* START Data section *
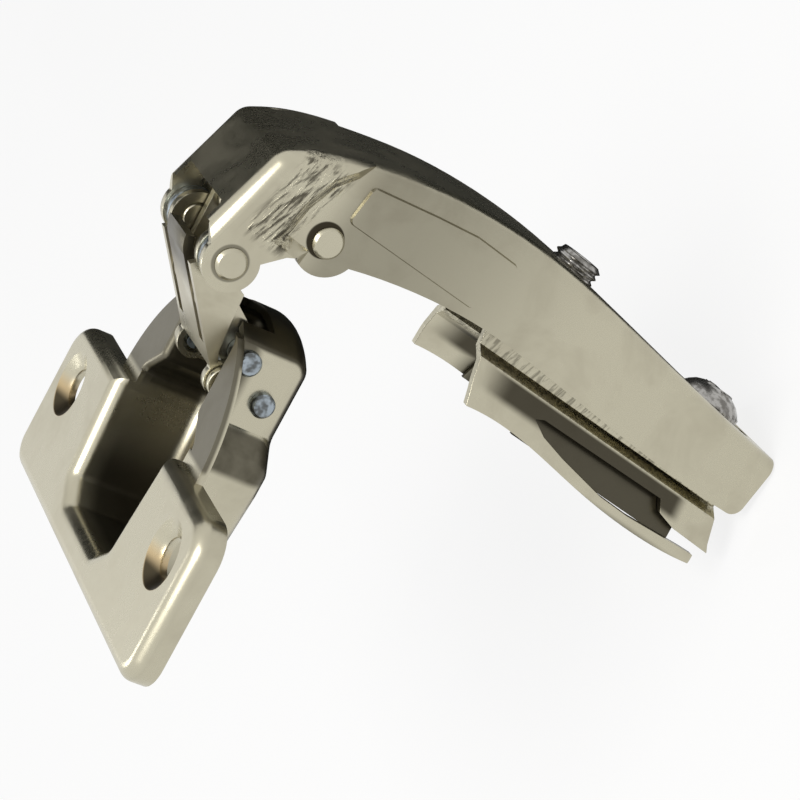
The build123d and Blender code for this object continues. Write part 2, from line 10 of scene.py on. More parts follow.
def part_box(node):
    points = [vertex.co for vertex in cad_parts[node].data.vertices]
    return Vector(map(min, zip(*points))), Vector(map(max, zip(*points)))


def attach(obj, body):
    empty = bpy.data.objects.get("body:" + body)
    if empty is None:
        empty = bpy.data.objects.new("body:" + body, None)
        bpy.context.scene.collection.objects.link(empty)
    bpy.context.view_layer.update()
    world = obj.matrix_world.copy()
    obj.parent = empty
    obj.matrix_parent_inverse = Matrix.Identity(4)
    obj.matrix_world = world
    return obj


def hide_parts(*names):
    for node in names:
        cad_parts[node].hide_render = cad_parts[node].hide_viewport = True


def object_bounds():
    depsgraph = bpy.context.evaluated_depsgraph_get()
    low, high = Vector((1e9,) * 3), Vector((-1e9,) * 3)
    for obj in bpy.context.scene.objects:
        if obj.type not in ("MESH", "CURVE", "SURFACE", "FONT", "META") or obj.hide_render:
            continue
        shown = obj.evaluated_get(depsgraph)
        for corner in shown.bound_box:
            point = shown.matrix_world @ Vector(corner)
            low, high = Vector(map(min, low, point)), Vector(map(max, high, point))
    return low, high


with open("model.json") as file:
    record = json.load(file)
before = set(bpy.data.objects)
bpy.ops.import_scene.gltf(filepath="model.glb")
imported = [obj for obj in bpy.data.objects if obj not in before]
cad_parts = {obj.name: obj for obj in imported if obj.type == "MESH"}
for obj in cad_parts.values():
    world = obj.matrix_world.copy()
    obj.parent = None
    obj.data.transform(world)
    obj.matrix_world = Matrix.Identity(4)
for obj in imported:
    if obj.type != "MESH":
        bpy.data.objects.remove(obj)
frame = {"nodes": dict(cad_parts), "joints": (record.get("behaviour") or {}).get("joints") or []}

bl_info = {
    "name": "Concealed cup hinge",
    "version": (1, 0, 0),
    "blender": (4, 5, 0),
    "location": "3D View > Sidebar > Cup hinge",
    "description": "Finishes, screws and studio for a concealed cup hinge",
    "category": "Object",
}

MM = 0.001
FULL_TURN = 2 * math.pi
FORWARD = Vector((1.0, 0.0, 0.0))
ACROSS = Vector((0.0, 1.0, 0.0))
UP = Vector((0.0, 0.0, 1.0))

# The hinge's own directions, from the frame
JOINTS = {joint["name"]: joint for joint in frame["joints"]}
FOLD_PIVOT = Vector(JOINTS["arm_fold"]["pos_m"])
ALONG_ARM = Vector(JOINTS["depth_slide"]["axis"])
OFF_ARM = Vector(JOINTS["side_screw_turn"]["axis"])
SIDE_SCREW_PLACE = Vector(JOINTS["side_screw_turn"]["pos_m"])
DEPTH_SCREW_PLACE = Vector(JOINTS["depth_screw_turn"]["pos_m"])
CAD_LOW, CAD_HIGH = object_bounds()
SCREW_HOLE = Vector((-6.1, 24.0, 3.3)) * MM  # one of the flange's two, the other mirrors it
REAR_PIN_LOW, REAR_PIN_HIGH = (Vector(corner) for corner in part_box("arm_rear_pin"))
REAR_PIN_PLACE = (REAR_PIN_LOW + REAR_PIN_HIGH) / 2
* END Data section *
Work to be completed
Count how many lines above carry the word "depsgraph". Only the number is required.

The completed task
2